Burnt Island has several close-to-sand beaches, most of them protected enough from East Penobscot Bay that they must be summer heaven for cruising toddlers and their parents, who got easily ashore via the dock. The same protection also means that Burnt has hardwood trees, native rhododendrons, and lots of wildflowers mixed with the classic spruce and moss shore foliage. Boaters who anchor in the Little Fox Islands Thorofare can also visit Calderwood Island (3), where Maine Coast Heritage Trust volunteers keep the junipers and spruce trimmed back enough so that hikers can enjoy high, wide views out toward Isle au Haut.
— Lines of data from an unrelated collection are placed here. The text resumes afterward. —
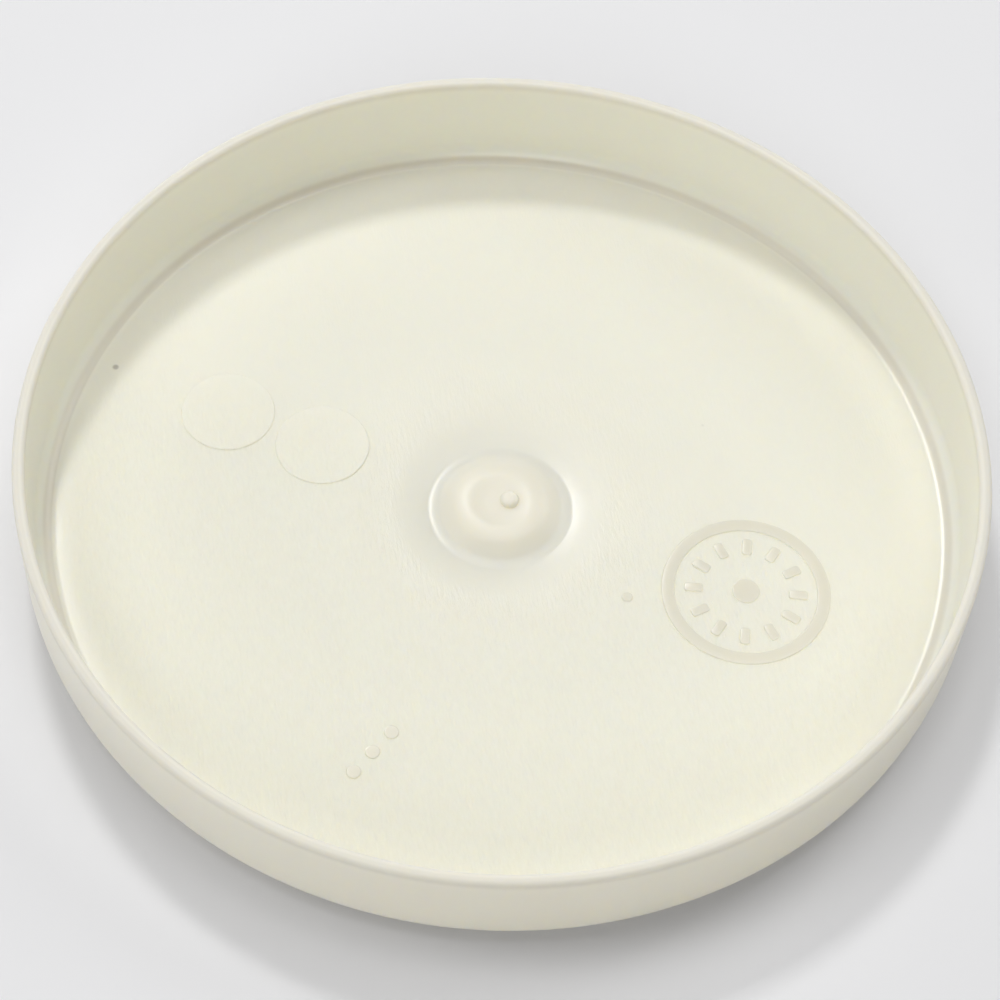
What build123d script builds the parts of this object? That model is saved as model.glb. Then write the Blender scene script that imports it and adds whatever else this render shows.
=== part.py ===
from build123d import *
import os
from math import radians, tan

# A small round follower dish of a cheese mould: one injection moulding in soft
# polyethylene, with a flat floor, a short upright wall and a gate boss in the middle.
# Millimetres. Z is the dish's axis, and the origin is the centre of its flat underside.

# The dish
rim_diameter = 65.0         # over the outside of the lip
height = 8.4                # underside to the top of the lip
wall = 0.85
floor_thickness = 0.9
draft_angle = 1.0           # degrees, the wall leans outwards to leave the tool
lip_round = 0.3             # on both edges of the lip
base_round = 2.4            # outside, between underside and wall
inside_round = 1.4          # inside, between floor and wall

# The gate boss in the middle of the floor, a low crown with a dished top
boss_diameter = 8.9
crown_diameter = 5.2        # the ring where the boss is highest
boss_height = 0.68          # crown above the flat floor
crown_dish = 0.17           # how far the middle lies below the crown ring
middle_diameter = 2.8       # the flat middle that the gate stands on

# The floor sinks a little round the boss, where the thick middle cooled last
sink_diameter = 21.6
sink_depth = 0.28

# The broken-off gate on the boss
gate_foot_diameter = 1.2
gate_tip_diameter = 0.75
gate_height = 0.45
gate_round = 0.15
gate_x = 0.62
gate_y = 0.17

# Low moulded marks on the floor
mark_height = 0.1
mark_root = 0.3             # how deep a mark starts inside the floor
witness_diameter = 6.6      # plain ejector discs
witness_places = [(-19.4, 6.1), (-12.6, 3.9)]
dial_place = (17.0, -5.4)   # a ring with ticks, like a date wheel with no figures
dial_diameter = 11.6
dial_line = 1.0
dial_ticks = 12
tick_gap = 0.6              # between the ring and the ticks' outer ends
tick_length = 1.3
tick_width = 0.7
dial_hub_diameter = 2.0
pip_diameter = 1.1          # a short row of dots
pip_pitch = 1.9
pip_count = 3
pip_place = (-7.0, -19.9)
pip_angle = 55.0
dot_diameter = 0.84         # one small dot beside the dial
dot_place = (9.0, -6.6)

lean = tan(radians(draft_angle))
rim_radius = rim_diameter / 2
foot_radius = rim_radius - height * lean
inner_rim_radius = rim_radius - wall
inner_foot_radius = inner_rim_radius - (height - floor_thickness) * lean
boss_radius = boss_diameter / 2
crown_radius = crown_diameter / 2
middle_radius = middle_diameter / 2
sink_radius = sink_diameter / 2
boss_foot = floor_thickness - sink_depth
crown_level = floor_thickness + boss_height
middle_level = crown_level - crown_dish
tick_ring_radius = dial_diameter / 2 - dial_line - tick_gap - tick_length / 2

with BuildPart() as dish:
    # Half section through floor, boss and wall, turned about the axis
    with BuildSketch(Plane.XZ) as section:
        with BuildLine():
            Polyline(
                (middle_radius, middle_level),
                (0, middle_level),
                (0, 0),
                (foot_radius, 0),
                (rim_radius, height),
                (inner_rim_radius, height),
                (inner_foot_radius, floor_thickness),
                (sink_radius, floor_thickness),
            )
            Spline(
                (sink_radius, floor_thickness),
                (boss_radius, boss_foot),
                tangents=[(-1, 0), (-1, -0.09)],
            )
            Spline(
                (boss_radius, boss_foot),
                (crown_radius, crown_level),
                tangents=[(-1, 0.35), (-1, 0)],
            )
            Spline(
                (crown_radius, crown_level),
                (middle_radius, middle_level),
                tangents=[(-1, 0), (-1, 0)],
            )
        make_face()
        corners = section.vertices()
        lip_corners = corners.group_by(Axis.Y)[-1]
        base_corner = corners.group_by(Axis.Y)[0].sort_by(Axis.X)[-1]
        inside_corner = corners.sort_by_distance((inner_foot_radius, floor_thickness))[0]
        fillet(lip_corners, lip_round)
        fillet(base_corner, base_round)
        fillet(inside_corner, inside_round)
    revolve(axis=Axis.Z)

    # The gate, a short tapered stub with a rounded tip
    with Locations((gate_x, gate_y, middle_level - mark_root)):
        Cone(
            gate_foot_diameter / 2,
            gate_tip_diameter / 2,
            gate_height + mark_root,
            align=(Align.CENTER, Align.CENTER, Align.MIN),
        )
    tip_edges = dish.edges().filter_by(GeomType.CIRCLE).filter_by_position(
        Axis.Z, middle_level + gate_height - 0.01, middle_level + gate_height + 0.01)
    fillet(tip_edges, gate_round)

    # The marks, rooted in the floor so that they stand the same height everywhere
    with BuildSketch(Plane.XY.offset(floor_thickness - mark_root)):
        with Locations(*witness_places):
            Circle(witness_diameter / 2)
        with Locations(dial_place):
            Circle(dial_diameter / 2)
            Circle(dial_diameter / 2 - dial_line, mode=Mode.SUBTRACT)
            Circle(dial_hub_diameter / 2)
            with PolarLocations(tick_ring_radius, dial_ticks):
                Rectangle(tick_length, tick_width)
        with Locations(Location(pip_place, pip_angle)):
            with GridLocations(pip_pitch, 0, pip_count, 1):
                Circle(pip_diameter / 2)
        with Locations(dot_place):
            Circle(dot_diameter / 2)
    extrude(amount=mark_root + mark_height)

dish.part.label = "dish"
os.makedirs("parts", exist_ok=True)
export_step(dish.part, "parts/dish.step")
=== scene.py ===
import math

import bmesh
import bpy
from mathutils import Matrix, Quaternion, Vector


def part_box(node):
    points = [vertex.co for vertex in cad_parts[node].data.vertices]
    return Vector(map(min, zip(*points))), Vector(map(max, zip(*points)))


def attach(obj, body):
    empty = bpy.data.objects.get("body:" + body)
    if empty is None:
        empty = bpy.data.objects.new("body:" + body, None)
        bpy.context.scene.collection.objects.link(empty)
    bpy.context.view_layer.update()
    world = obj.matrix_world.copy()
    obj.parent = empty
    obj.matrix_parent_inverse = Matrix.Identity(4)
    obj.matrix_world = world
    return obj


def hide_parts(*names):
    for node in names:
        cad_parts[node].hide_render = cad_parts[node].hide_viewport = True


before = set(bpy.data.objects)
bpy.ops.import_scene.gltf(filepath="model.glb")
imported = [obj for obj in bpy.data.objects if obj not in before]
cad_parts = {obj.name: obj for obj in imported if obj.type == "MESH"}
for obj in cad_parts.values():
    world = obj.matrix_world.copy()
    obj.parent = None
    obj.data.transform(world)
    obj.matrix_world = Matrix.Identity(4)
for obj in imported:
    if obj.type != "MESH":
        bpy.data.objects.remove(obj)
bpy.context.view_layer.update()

mm = 0.001

# ---------------------------------------------------------------- the dish
# One injection moulding in soft natural polyethylene: a flat floor, a short
# wall with a rounded lip, and a low gate boss in a sunk ring. The half section
# is drawn once and turned about the axis, as the tool for it was.

lip_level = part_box("dish")[1].z
floor_level = 0.9 * mm
wall_thickness = 0.85 * mm
wall_lean = math.tan(math.radians(1.0))
lip_outside = 32.5 * mm
lip_inside = lip_outside - wall_thickness
foot_outside = lip_outside - lip_level * wall_lean
foot_inside = lip_inside - (lip_level - floor_level) * wall_lean

sink_edge = 10.8 * mm
sink_level = floor_level - 0.32 * mm
boss_foot = 4.55 * mm
crown_radius = 2.75 * mm
crown_level = floor_level + 0.71 * mm
middle_radius = 1.4 * mm
middle_level = floor_level + 0.53 * mm

lip_round = 0.3 * mm
inside_round = 1.4 * mm
foot_round = 2.4 * mm
dish_steps = 240


def turned(corners, centre, steps, closed=False):
    """Turns a half section about an upright axis. A corner is radius, level, rounding, segments."""
    mesh = bmesh.new()
    chain = [mesh.verts.new(centre + Vector((radius, 0, level))) for radius, level, _, _ in corners]
    for start, end in zip(chain, chain[1:]):
        mesh.edges.new((start, end))
    if closed:
        mesh.edges.new((chain[-1], chain[0]))
    for corner, (_, _, rounding, segments) in zip(chain, corners):
        if rounding:
            bmesh.ops.bevel(
                mesh, geom=[corner], offset=rounding, offset_type="OFFSET", affect="VERTICES",
                segments=segments, profile=0.5, material=-1,
            )
    bmesh.ops.spin(
        mesh, geom=mesh.verts[:] + mesh.edges[:], cent=centre, axis=(0, 0, 1),
        angle=math.tau, steps=steps, use_merge=True,
    )
    bmesh.ops.remove_doubles(mesh, verts=mesh.verts, dist=1e-7)
    bmesh.ops.recalc_face_normals(mesh, faces=mesh.faces)
    return mesh


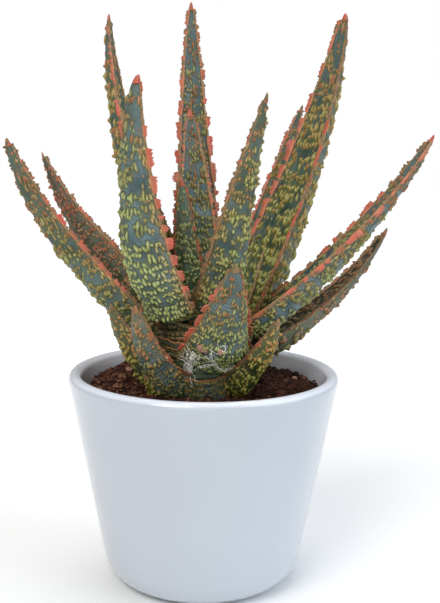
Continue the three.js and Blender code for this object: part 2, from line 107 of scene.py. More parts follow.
# One row for each leaf, from the heart outwards (the stub at the soil has no solid of its own):
# name: azimuth, foot height, foot radius, length, rise at foot, rise at tip, sweep, width, twist,
#       bend, look, (margin strength on the + side, - side), (how coral the margin is, same sides)
LEAVES = {
    "heart": (325, 136, 3, 26, 80, 86, 0, 13, 0, 1.0, "deep", (0.5, 0.5), (0.7, 0.7)),
    "young": (205, 126, 2, 74, 75, 88, 3, 17, 15, 1.0, "deep", (0.6, 0.6), (0.95, 0.95)),
    "inner_back": (104, 122, 5, 115, 80, 74, 4, 29, 7, 0.8, "slate", (0.45, 0.45), (0.75, 0.8)),
    "front_right": (296, 125, 8, 120, 79, 64, 11, 26, 33, 0.55, "dusk", (0.5, 0.45), (0.45, 0.3)),
    "tall_left": (157, 134, 7, 152, 65, 86, 5, 29, 9, 1.7, "moss", (0.6, 0.8), (0.3, 0.85)),
    "tall_back": (97, 120, 8, 179, 64, 85, 5, 29, 21, 1.15, "slate", (1.0, 1.0), (0.84, 0.88)),
    "broad_left": (225, 138.5, 22.5, 109.5, 64.5, 93, 3, 30.2, -30, 0.95, "slate", (0.5, 1.0), (0.5, 1.0)),
    "tall_right": (34, 120, 9, 183, 57, 76, -1, 35, 4, 1.4, "moss", (0.45, 1.0), (0.72, 0.95)),
    "back_left": (146, 126, 9, 127.5, 31, 65, 11, 35, 22, 1.85, "russet", (0.7, 0.9), (0.5, 0.75)),
    "far_right": (353, 123, 10, 139.5, 36, 57, 6, 23, 15, 1.3, "slate", (0.9, 1.0), (0.8, 0.75)),
    "far_left": (176, 119, 10, 133.5, 37, 73, 3, 23, 66, 2.1, "dusk", (0.9, 0.9), (0.15, 0.8)),
    "back_right": (53, 114, 9, 145, 56, 63, -5, 23, -2, 1.05, "moss", (0.05, 0.9), (0.0, 0.92)),
    "back_middle": (122, 112, 9, 84, 44, 66, 0, 25, 0, 1.2, "moss", (0.8, 0.8), (0.8, 0.8)),
    # low_right's umber look has a near-black ground that is painted shade
    "low_right": (14, 112, 10, 109, 21, 56, 2, 23, 5, 1.35, "umber", (0.6, 0.6), (0.4, 0.35)),
    "front": (284, 119, 20.2, 51, 51.5, 66, 9.5, 33.4, 19, 0.92, "slate", (1.0, 1.0), (1.0, 1.0)),
    "low_left_front": (226, 101, 9, 58, 18, 78, 3, 26, 3, 1.0, "olive", (0.6, 0.6), (0.6, 0.6)),
    "low_right_front": (314, 101, 9, 55, 20, 66, 0, 22, -1, 1.05, "lime", (0.6, 0.6), (0.5, 0.5)),
    "low_left": (201, 103, 9, 55, 22, 65, 1, 28, 4, 0.95, "lime", (0.5, 0.5), (0.5, 0.5)),
    "low_back_left": (125, 102, 9, 58, 22, 66, 0, 24, 0, 1.1, "olive", (0.5, 0.5), (0.6, 0.6)),
    "low_back_right": (76, 102, 9, 60, 22, 64, 0, 24, 0, 1.1, "olive", (0.5, 0.5), (0.6, 0.6)),
    "stub": (222, 97, 27, 15, 38, 52, 0, 9, 0, 1.0, "stub", (0.4, 0.4), (0.1, 0.1)),
}
LEAF_KEYS = "azimuth foot_z foot_r length rise0 rise1 sweep width twist bend look strength coral".split()

# taper: power by which the width falls to the tip; roll: turn about the leaf's own axis at the foot;
# spot_scale and spot_share: size and number of spots; furrows: how clear the cross furrows are, in relief
# and in the painted shade along them; blush: redder (+) or greener (-) spots; flare: how far the flanges
# of the + and - side turn over the upper face; tip: how coral the horny end is.
USUAL = dict(taper=0.64, roll=0, spot_scale=1.0, spot_share=1.0, furrows=0.15, blush=0.0, flare=(12, 12), tip=0.4)
TRAITS = {
    "young": dict(roll=52, blush=-0.2, tip=0.95),
    "inner_back": dict(blush=0.12, tip=1.0),
    "front_right": dict(spot_scale=0.92, blush=-0.15, flare=(38, -30), tip=0.5),
    "tall_left": dict(flare=(12, -42), tip=0.5),
    "tall_back": dict(blush=0.15, flare=(12, -8), tip=0.5),
    "broad_left": dict(taper=0.5, spot_scale=1.12, blush=-0.08, flare=(12, 30), tip=1.0),
    "tall_right": dict(taper=0.55, blush=-0.05, flare=(12, 30), tip=0.7),
    "back_left": dict(taper=0.85, roll=42, blush=0.2, flare=(-25, 55)),
    "far_right": dict(taper=0.58, blush=0.22, flare=(-42, 50), tip=0.6),
    "far_left": dict(taper=0.56, blush=0.2, flare=(-45, 40), tip=0.55),
    "back_right": dict(flare=(-50, 30), tip=0.55),
    "low_right": dict(taper=0.62, spot_share=0.7, flare=(12, 40)),
    "front": dict(spot_scale=0.78, spot_share=0.88, furrows=1.0, flare=(8, -38), tip=0.2),
    "low_left_front": dict(spot_scale=0.7, spot_share=0.62, furrows=1.0, tip=0.35),
    "low_right_front": dict(furrows=0.5, tip=0.3),
    "low_left": dict(spot_share=0.8, furrows=0.6, tip=0.3),
}

# Toothed flanges that stand out clearly: leaf and side, then start and end in thousandths of the
# leaf's length and height in tenths of a mm.
FLANGES = {
    ("tall_back", -1): "355-382-29 400-437-28 458-492-28 515-557-26 585-642-21 660-707-20 730-787-16",
    ("tall_back", 1): "375-407-29 425-442-25 465-527-24 545-607-29 635-667-22 700-722-15",
    ("broad_left", -1): "10-50-26 65-125-29 145-200-32 220-270-32 290-345-33 365-400-30 "
                        "420-440-24 465-510-29 525-600-29 630-710-27 750-800-19 920-980-12",
    ("front", 1): "0-120-22 140-340-28 360-500-26 530-620-27 650-720-24",
    ("front", -1): "0-130-29 140-300-30 310-520-27 540-700-20",
    ("tall_right", -1): "200-300-20 317-370-24 375-435-26 445-490-24 498-542-26 "
                        "553-620-32 640-690-24 705-765-24 810-857-20 880-940-13",
    ("tall_right", 1): "200-340-6 357-435-7 475-520-12 540-607-15 635-690-15 830-870-16 900-950-12",
    ("tall_left", -1): "570-655-20 665-725-19 770-810-15",
    ("far_right", 1): "180-220-8 240-310-14 335-360-18 370-430-26 435-455-12 480-520-22 "
                      "530-600-28 630-650-14 660-710-22 750-770-9 800-860-15",
    ("far_right", -1): "300-350-18 370-400-22 420-490-24 500-550-30 565-610-22 "
                       "630-700-28 715-750-20 770-800-16 830-870-14",
    ("far_left", 1): "240-300-15 315-380-19 400-470-22 490-570-24 585-640-20 665-720-16 760-800-12",
    ("low_left", -1): "100-250-14 300-450-18 500-640-16",
    ("low_left_front", -1): "30-200-10 240-400-14 450-600-17 660-800-15",
}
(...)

There’s also North Haven’s Mullen Head Park (4) to explore, which I plan to do next summer. Research suggests that there are numerous trails, and that what’s locally known as Big Beach (5) has copious quantities of the fine sand that is so rare in the midcoast. Let’s exchange information on Mullen Head in the comments section below. You’ll also find links to the North Haven Conservation Partners, who facilitated the preservation of Burnt Island, and to an excellent map of all North Haven public lands, which is published by the town.
Here’s an unusual cruising idea: Keep an eye on the happenings at Waterman’s Community Center (www.watermans.org) so you can cruise out for dinner at one of downtown North Haven’s several restaurants, followed by an evening of live theater or music. Last summer, an early and delicious supper at the relatively new Nebo Lodge (www.nebolodge.com) followed by a set of imaginative one-act plays written, directed, and performed by young members of this theater-happy community was an entirely enjoyable test of the concept for us. It was even, yes, cosmopolitan.
1) Burnt Island dock, a North Haven public park
3) Calderwood Island, a Maine Coast Heritage Trust preserve
4) Mullen Head Park
5) “Big Beach”
E-mail Ben (firstname.lastname@example.org) about restaurants, parks, and the like that he can visit aboard the M/V Gizmo. Click here to travel with Ben Ellison and Gizmo on other coastal adventures on the Maine coast.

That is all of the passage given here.